Dr. Beverly Howell, Mississippi State University extension family economics specialist, said the Internet offers a degree of Christmas shopping convenience not found anywhere else.
"The Internet is available 24 hours a day," Howell said. "It can be more convenient and offers a wide range of choices."
The same laws that protect a person shopping by phone or mail order protect the Internet shopper, Howell said.
When purchasing over the Internet, security is the first consideration. This starts with the Internet connection. On a secure browser, transmitted information cannot be intercepted.
Mike Allen, program assistant with the extension Center for Governmental Technology, developed and manages the department's web site.
"You have to have a secure browser and access to a secure server to safely do business on the Internet," Allen said.
Safe browsers, the software that provides Internet access, include Netscape Navigator version 2.x and above and Microsoft Internet Explorer 3.x and above. These encrypt transmissions from the user's computer so they cannot be read if intercepted.
But the transmission is still not secure unless the web site a consumer is accessing is on a secure server.
Using Netscape, a secure site displays an intact blue key or a locked padlock in the bottom left corner of the browser. If either icon is present, the transaction is secure. If the key is broken or the padlock unlocked, the transaction is not secure.
In Explorer, a locked padlock icon in the bottom right-hand position indicates a secure link. If this icon is not present, the transaction is not secure. In all cases, be sure the secure icon is displayed by the browser, not the web page.
"Only send personal information such as credit card or bank account numbers if the transaction is secure," Allen said. "Some experts say secure Internet transactions are safer than giving information over the phone because secure Internet transactions are encrypted, and phone lines are not."
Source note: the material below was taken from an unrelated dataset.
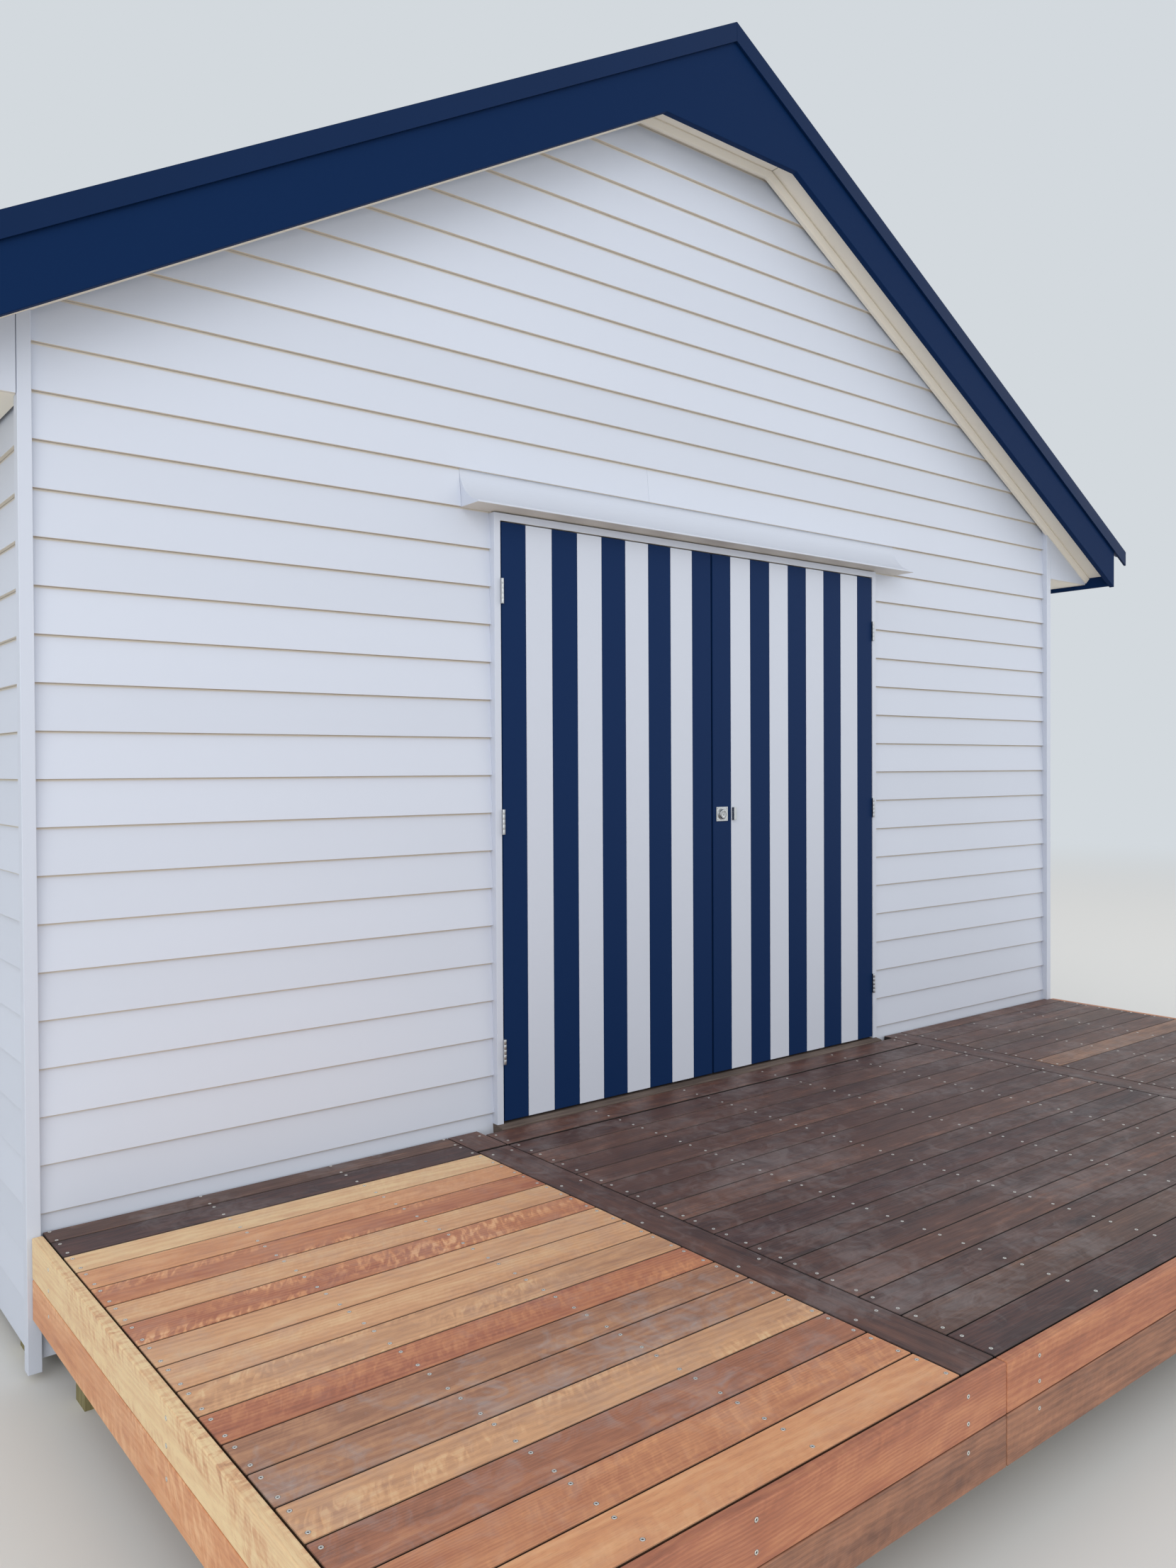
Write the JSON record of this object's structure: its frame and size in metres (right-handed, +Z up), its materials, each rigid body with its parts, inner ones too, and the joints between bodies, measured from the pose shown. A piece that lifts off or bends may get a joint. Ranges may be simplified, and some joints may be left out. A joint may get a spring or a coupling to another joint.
{
  "type": "boat shed",
  "caption": "White weatherboard boat shed with a navy gable roof, striped double doors on hinges that swing outward, and a raised hardwood deck in front.",
  "frame": {"origin": "on the ground, under the middle of the box round the shed and its deck", "axes": "+Z up, +X to the right seen from the front, -Y out of the doors"},
  "size_m": [6.94, 9.741, 5.1882],
  "materials": {
    "white_weatherboard": "satin paint",
    "white_trim": "satin paint",
    "navy_trim": "satin paint",
    "navy_door": "satin paint",
    "white_lining": "satin paint",
    "roof_steel": "semi-gloss paint",
    "wall_lining": "bare",
    "floor_board": "bare",
    "rough_timber": "rough sawn",
    "stump_timber": "weathered",
    "sill_timber": "weathered",
    "deck_hardwood": "weathered oiled hardwood",
    "hinge_steel": "brushed"
  },
  "bodies": {
    "shed": {"back_wall": "wall_lining", "back_weatherboards": "white_weatherboard", "barge_boards": "navy_trim", "barge_caps": "roof_steel", "corner_stops": "white_trim", "deck_bearers": "rough_timber", "deck_boards": "deck_hardwood", "deck_front_fascias": "deck_hardwood", "deck_joists": "rough_timber", "deck_ledger": "rough_timber", "deck_long_boards": "deck_hardwood", "deck_posts": "stump_timber", "deck_side_fascias": "deck_hardwood", "door_frame": "white_trim", "door_hood": "white_weatherboard", "door_sill": "sill_timber", "eave_fascias": "navy_trim", "eave_returns": "white_trim", "eave_soffits": "white_lining", "floor_bearers": "rough_timber", "floor_joists": "rough_timber", "floor_sheet": "floor_board", "frame_hinge_leaves": "hinge_steel", "front_wall_left": "wall_lining", "front_wall_over_doors": "wall_lining", "front_wall_right": "wall_lining", "front_weatherboards": "white_weatherboard", "gable_soffits": "white_lining", "hinge_pins": "hinge_steel", "left_roof_sheet": "roof_steel", "left_wall": "wall_lining", "left_weatherboards": "white_weatherboard", "rafters": "rough_timber", "ridge_board": "rough_timber", "ridge_cap": "roof_steel", "right_roof_sheet": "roof_steel", "right_wall": "wall_lining", "right_weatherboards": "white_weatherboard", "roof_battens": "rough_timber", "shed_stumps": "stump_timber"},
    "left_leaf": {"left_door": "navy_door", "left_door_hinge_leaves": "hinge_steel"},
    "right_leaf": {"right_door": "navy_door", "right_door_hinge_leaves": "hinge_steel", "door_lock": "hinge_steel"}
  },
  "joints": [
    {"name": "left_door_swing", "type": "hinge", "parent": "shed", "child": "left_leaf", "pos_m": [-1.1505, -2.574, 1.67], "axis": [0, 0, -1], "range_deg": [0, 165]},
    {"name": "right_door_swing", "type": "hinge", "parent": "shed", "child": "right_leaf", "pos_m": [1.1845, -2.574, 1.67], "axis": [0, 0, 1], "range_deg": [0, 165]}
  ]
}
Many new browsers display additional security information on command. When available, passwords offer a further security measure and should be changed every few months.
"A good password is easy for you to remember, difficult for anyone else to guess and not a real word," Allen said. "It should contain capital and lowercase letters, numbers and even keyboard symbols if possible."
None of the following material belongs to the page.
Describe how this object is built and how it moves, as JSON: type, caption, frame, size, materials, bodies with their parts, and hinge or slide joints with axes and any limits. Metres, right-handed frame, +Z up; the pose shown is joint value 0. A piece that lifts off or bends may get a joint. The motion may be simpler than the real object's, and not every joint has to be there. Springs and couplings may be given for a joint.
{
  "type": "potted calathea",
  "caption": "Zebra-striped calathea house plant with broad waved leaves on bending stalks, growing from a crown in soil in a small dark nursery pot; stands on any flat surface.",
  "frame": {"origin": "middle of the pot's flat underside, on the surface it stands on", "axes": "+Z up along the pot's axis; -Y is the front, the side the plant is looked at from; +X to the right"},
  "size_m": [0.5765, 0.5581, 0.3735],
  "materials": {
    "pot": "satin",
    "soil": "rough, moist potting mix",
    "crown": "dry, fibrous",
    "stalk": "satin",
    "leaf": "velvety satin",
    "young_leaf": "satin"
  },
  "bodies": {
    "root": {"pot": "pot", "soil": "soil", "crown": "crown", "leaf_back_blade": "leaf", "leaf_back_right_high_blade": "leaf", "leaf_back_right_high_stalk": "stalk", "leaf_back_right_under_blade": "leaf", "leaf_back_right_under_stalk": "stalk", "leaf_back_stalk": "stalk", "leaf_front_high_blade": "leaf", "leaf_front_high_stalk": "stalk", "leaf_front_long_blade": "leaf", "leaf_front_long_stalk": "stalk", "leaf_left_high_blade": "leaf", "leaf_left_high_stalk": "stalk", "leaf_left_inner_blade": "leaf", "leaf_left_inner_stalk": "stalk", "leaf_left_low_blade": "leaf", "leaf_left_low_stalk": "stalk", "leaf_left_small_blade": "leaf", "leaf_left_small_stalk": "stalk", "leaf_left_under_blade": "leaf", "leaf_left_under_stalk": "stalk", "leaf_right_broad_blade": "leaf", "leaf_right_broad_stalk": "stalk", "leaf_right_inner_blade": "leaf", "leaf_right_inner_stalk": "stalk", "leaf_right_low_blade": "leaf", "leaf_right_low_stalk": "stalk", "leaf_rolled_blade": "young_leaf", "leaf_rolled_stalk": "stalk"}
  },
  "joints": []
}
Once a secure Internet link has been established, consumers should still be cautious about the information they release.
"It's rarely necessary to supply personal information, such as your Social Security number, to conduct a transaction," Howell said. "Transactions that require such information should raise a red flag with consumers."
When placing orders, type carefully. An extra character can change an order for one item to an order for 10, Howell said.
"Once an order has been placed, print a copy of the order and confirmation number for your records," Howell said. Also, record the company's Internet address and the terms and conditions of the purchase.
"Deal only with reliable firms and if you're in doubt, check with your local consumer protection agency or the Better Business Bureau nearest to where the business is located," Howell said.
Make Internet purchases with credit cards, checks or money orders, never cash, as these give a record of the transaction.